The scientists identified that the jittering legs of the cockroach shook the body to provide it with sufficient energy to overcome the barrier from a more tough pitch to a simpler roll movement, enabling traversal.

Also, the researchers constructed a robot to simulate the behavior of cockroaches and further altered the extent to which it jittered. The extent of the jitter was directly proportional to the energy the cockroach had to beat the energy barrier to transition from forcing across the beams to rolling into the gap to traverse.

These outcomes elucidate why legged robots that jitter much (like RHex, a six-legged robot that has been used for 10 years and can generally be seen in popular media) is fascinatingly expert at traversing huge obstacles, even without making use of any sensors or careful motion planning.

Li stated, “This strategy of ‘just shake yourself’ is the most naïve way to make transition, though. The animals can—and robots should—add more careful, active adjustments to do it better.
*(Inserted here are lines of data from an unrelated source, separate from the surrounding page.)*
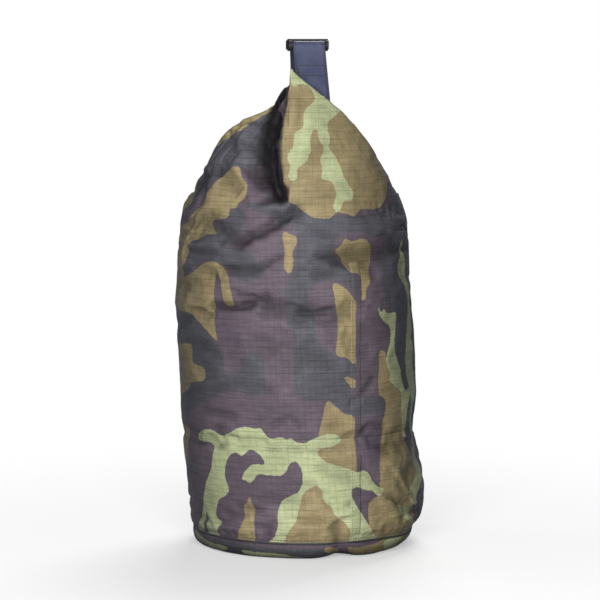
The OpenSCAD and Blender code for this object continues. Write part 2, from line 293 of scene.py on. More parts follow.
def with_valley(grid):
    """Carries the sack on from its ridge, down the valley and in under the roll."""
    a = columns(AROUND)
    rows = [valley(a, t, grid[-1]) for t in np.linspace(0, 1, VALLEY_ROWS + 1)[1:]]
    under = [rows[-1] + gather(a, tuck) - gather(a, 0.0) for tuck in (0.5, 1.0)]
    return np.concatenate([grid, rows, under])


# ---- The sack as seen from the front ---------------------------------------

def project(p):
    """Where points appear, seen from the eye, on the plane of the sack's axis: x and z."""
    s = (p[..., 1] - EYE[1]) / -EYE[1]
    return np.stack([EYE[0] + (p[..., 0] - EYE[0]) / s, EYE[2] + (p[..., 2] - EYE[2]) / s], -1)


def side_angle(share):
    """Angle whose sine is share. Near the side it goes on evenly, so that a shape can reach round it."""
    steep_from = 0.95
    slope = 1 / math.sqrt(1 - steep_from ** 2)
    past = np.sign(share) * np.maximum(0, np.abs(share) - steep_from) * slope
    return np.arcsin(np.clip(share, -steep_from, steep_from)) + past


def on_wall(q):
    """The angle and height on the wall, carried on upwards, that appear at the seen places q."""
    angle = np.zeros(q.shape[:-1])
    for _ in range(6):
        s = 1 - SACK_R * np.cos(angle) / -EYE[1]
        x = EYE[0] + (q[..., 0] - EYE[0]) * s
        z = EYE[2] + (q[..., 1] - EYE[2]) * s
        angle = side_angle((x - lean_x(z)) / (SACK_R - 1.0))
    return np.degrees(angle), z


def unroll(outline):
    """A smooth outline on the unrolled fabric, from the places that it is seen at."""
    angle, z = on_wall(curve_points(outline, 4, closed=True))
    return np.stack([SACK_R * np.radians(angle), z], -1)


# ---- Folds -----------------------------------------------------------------

# The pleat beside the near peak, as seen: the height, the peak's left edge there, and the depth beside it
PLEAT = np.array([(266, -12, 0), (276, -15, 2), (286, -17.5, 9), (300, -19, 15), (316, -19.5, 21),
                  (333, -17.5, 28), (345, -15.5, 28), (353, -14.2, 16), (361, -13.8, 5), (382, -13.2, 2)])
PLEAT_BOTTOM = [(-17, 362), (-20, 350), (-23, 338), (-27, 325), (-29.5, 312), (-28.5, 299), (-25, 286),
                (-20, 274)]

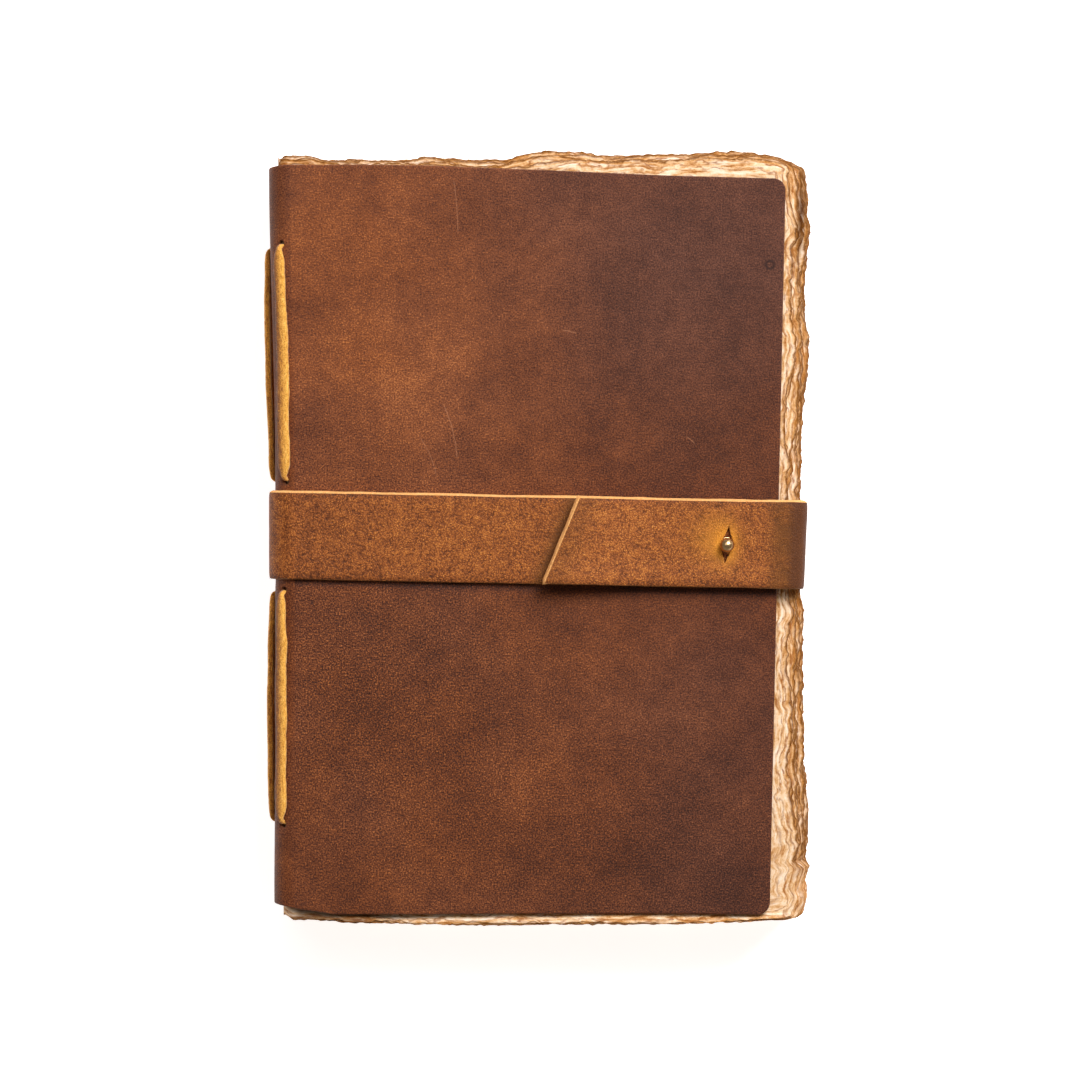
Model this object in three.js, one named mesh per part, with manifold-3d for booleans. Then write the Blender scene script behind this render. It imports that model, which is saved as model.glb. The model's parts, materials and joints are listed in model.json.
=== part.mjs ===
// A hand-bound leather journal, shut and strapped, lying on its back cover. Millimetres.
// +X points to the fore edge, +Y to the head of the pages and +Z through the thickness.
// Z = 0 is the outside of the strap under the back cover. The leather that bends is cut
// into strips along its bending lines, so each strip turns with the signature sewn to it.
import * as THREE from 'three';
import { mergeVertices } from 'three/addons/utils/BufferGeometryUtils.js';
import Module from 'manifold-3d';

const wasm = await Module();
wasm.setup();

// Leather
const GAP = 0.3;
const COVER_THICK = 2.0;
const STRAP_THICK = 1.8;
const STRAP_WIDTH = 28.8;
const STRAP_CENTRE_Y = -0.6;
const STRAP_SKEW = 0.0194;
const HINGE_GAP = 1.2;

// Page block: five signatures, each of nested folded bundles of sheets
const SIGNATURES = 5;
const SIGNATURE_PITCH = 6.9;
const BUNDLE_NAMES = ['outer', 'middle', 'inner'];
const BUNDLE_THICK = 0.7;
const BUNDLE_GAP = 0.25;
const PAGE_HEIGHT = 253;
const PAGE_FORE_X = 85.6;
const FOLD_X = -84.2;

// Levels through the thickness
const BACK_OUTER = STRAP_THICK + GAP;
const BACK_INNER = BACK_OUTER + COVER_THICK;
const RUN_LOW = BACK_INNER + GAP;
const PAGES_LOW = RUN_LOW + STRAP_THICK + GAP;
const PAGES_HIGH = PAGES_LOW + SIGNATURES * SIGNATURE_PITCH;
const FRONT_INNER = PAGES_HIGH + GAP;
const FRONT_OUTER = FRONT_INNER + COVER_THICK;
const ARM_LOW = FRONT_OUTER + GAP;
const ARM_HIGH = ARM_LOW + STRAP_THICK;
const FLAP_LOW = ARM_HIGH + GAP;
const FLAP_HIGH = FLAP_LOW + STRAP_THICK;

// Covers and rounded spine
const HALF_WIDTH = 89.4;
const SPINE_OUTER_X = STRAP_THICK + GAP - HALF_WIDTH;
const SPINE_RADIUS = 7;
const SPINE_CENTRE_X = SPINE_OUTER_X + SPINE_RADIUS;
const SPINE_STEPS = 6;
const COVER_HALF_HEIGHT = 121.7;
const COVER_FORE_X = 79.4;
const COVER_CORNER = 3.5;
const FRONT_SKEW = 0.022;
const FRONT_LIFT = -0.9;

// Lacing through four holes in each fold
const HOLE_Y = [98.5, 19.0, -17.1, -94.7];
const LACE_WIDTH = 2.8;
const LACE_THICK = 1.8;
const LACE_CORNER = 0.5;
const LEG_RADIUS = 0.95;
const HOLE_RADIUS = 1.45;
const INSIDE_WIDTH = 2.2;
const INSIDE_THICK = 0.9;

// Strap: corner at the fore edge, passage through the back cover, pointed end
const STRAP_RADIUS = 5;
const STRAP_STEPS = 4;
const SLOT_X = 25;
const RAMP_LENGTH = 8;
const SLOT_CLEAR = 0.4;
const SLOT_SIDE_CLEAR = 0.6;
const ARM_END_X = 72;
const END_UPPER_X = 13.9;
const END_LOWER_X = 2.3;

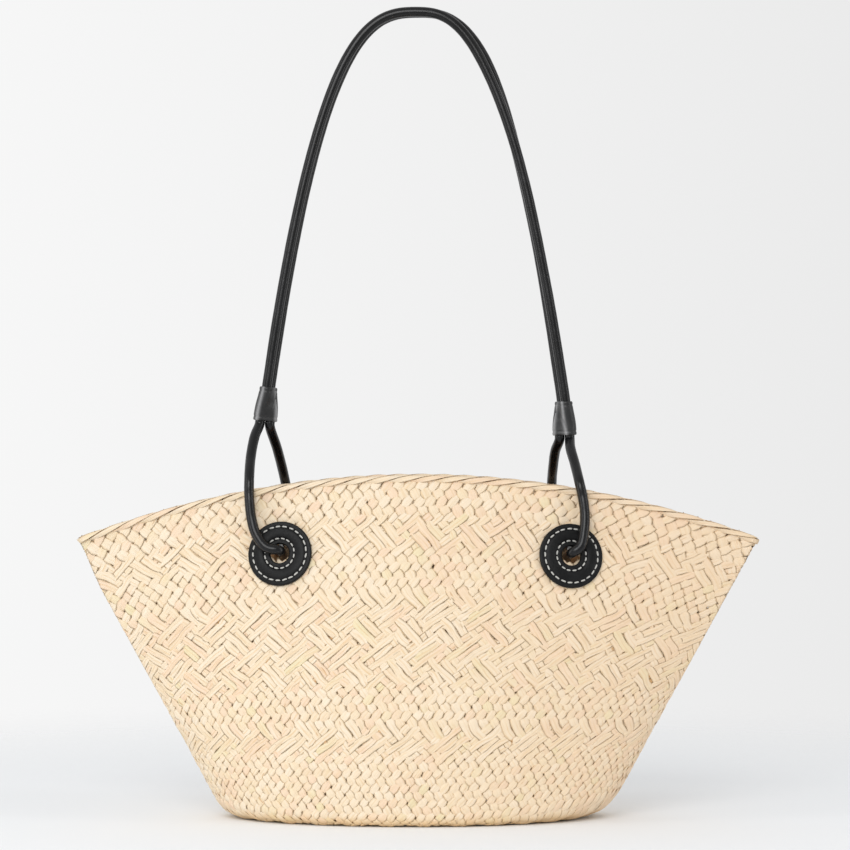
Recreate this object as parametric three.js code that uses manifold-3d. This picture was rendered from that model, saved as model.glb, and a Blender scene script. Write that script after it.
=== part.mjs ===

That is what we are looking into as the next step.”

Li and his team stated that this new method of energy landscapes elucidates how animals utilize physical interaction to transition between various kinds of movements, and will guide robots to better traverse complex 3D terrain such as earthquake rubble.

According to Samuel Stanton, program manager, Army Research Office, an element of the U.S. Army Combat Capabilities Development Command’s Army Research Laboratory, “If successful, the framework being developed by Professor Li’s team will be a leap ahead in our ability to realize fast and robust robots capable of deftly negotiating cluttered terrain.”

This study was funded by the Army Research Office, a Burrough Wellcome Fund Career Award at the Scientific Interface, an Arnold & Mabel Beckman Foundation Beckman Young Investigator Award, and The Johns Hopkins University Whiting School of Engineering start-up funds.